All that is is good, but there are some points that make some people unhappy.

It does allow Iran to keep its nuclear program. Sorry my imperialist friends, but even Iran has the right to develop nuclear energy. They want to sell their oil for cash, particularly as (or if) oil prices increase, rather than burn it all themselves. Nuclear energy is a staightforward business proposition for them.

It only lasts for 10-15 years. This is how negotiations work; you take what you can get, and then you keep talking after you get it. Sometimes all you can do is buy time, and a 10-15 year window is better than the 1 year window we have right right now. That gives us another decade to keep trying to talk them out of developing nuclear weapons. Meanwhile, their leadership is aging and their large under-30 population is increasingly disaffected with their government. Time is on our side, not Rouhani’s or Khameni’s.

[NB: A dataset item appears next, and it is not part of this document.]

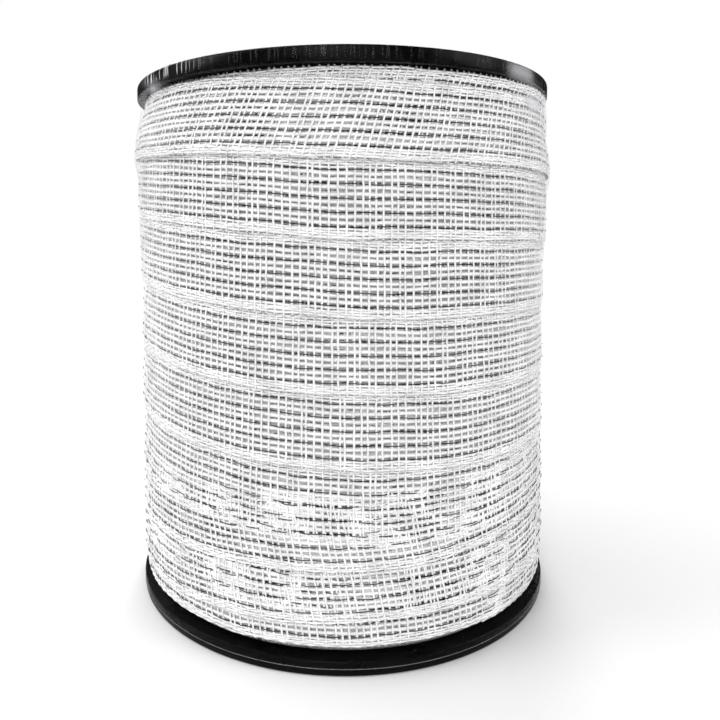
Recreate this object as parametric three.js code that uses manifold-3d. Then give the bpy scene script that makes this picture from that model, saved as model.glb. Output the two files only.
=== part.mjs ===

Will Iran actually allow inspections? That is the key. But while there’s reason to be skeptical of Iran, we can’t actually know how that works out until we get there. The agreement at least contains meaningful inspection protocols, so it’s too early to call it a failure. On paper, it appears to contain what critics demanded.

But don’t buy the Obama administration’s talk about sanctions “snapping back” if Iran doesn’t comply. The return of sanctions would not be automatic but would require a vote of the UN Security Council, where its chances of passage are slim. The reality is that almost nobody but the US wants sanctions on Iran even now. Not most of Europe, which wants to sell to Iran and purchase their oil; not Russia, which is Iran’s only reliable ally; and not China which is investing heavily in Iran and building a railroad to provide a quick route to Europe for Chinese goods. And for those keeping score, Russia and China have Security Council vetoes.

But deal or no deal, the effectiveness of the sanctions was dying out anyway. It’s time to accept that and move on.

Could we have gotten a better deal? It’s doubtful. Our real alternatives to this deal are the status quo or an invasion. Neither of those is as good as this deal.